Author Dan Kimball noticed the beginnings of this cultural shift ten years ago in “Emergent Church.” In an attempt to reach unchurched millennials in Santa Cruz, California he assembled focus groups. He took them to different church environments. He found consistently that young adults wanted a church that was “churchy”…Ancient. Quiet. Solid. Holy. A place unlike the world. A place of “otherness.” Do you notice how those things whisper stability in an unpredictable, ever-changing world? Kimball’s young adults were actually surprised that the older crowd preferred “relevant model” churches. Their take: “If I wanted to go to the mall, I’ll just go. I want church to be church.”

How can the church engage the post-modern 25 year old? Certainly it isn’t easy.

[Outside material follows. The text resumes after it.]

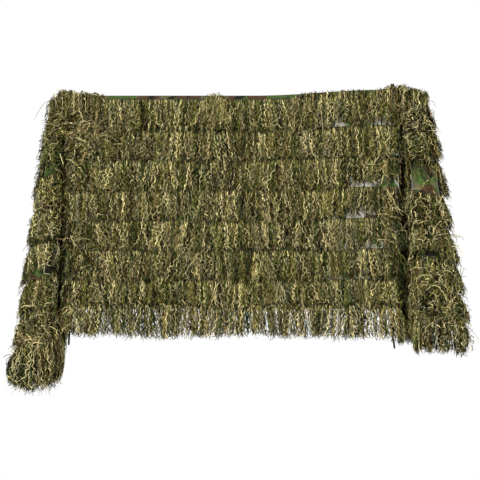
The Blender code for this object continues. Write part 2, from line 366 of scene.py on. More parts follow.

This generation is conflicted. On one hand they distrust large events. On the other, they flock to things with momentum. The good news is that today’s millennials seek the things from the church that the church did well for most of her 2000 years: community, a chance to make a difference in the world, and, most importantly, offer a transforming connection with the creator and redeemer of the universe. Unfortunately, we lost these as they eroded invisibly out from under the evangelical suburban cultural veneer. It is not too late. But it will take a new kind of church that is much less like the one we know and much more like the one the early fathers knew.

The big question is not whether the millennials will engage, but will the previous generations, builders of a church that fit a set of cultural expectations that are rapidly fading away, listen and respond by opening leadership opportunities to the next generation? Will the church develop new leaders, give legitimate responsibility to the next generation, and take new chances on historic ways of being the church?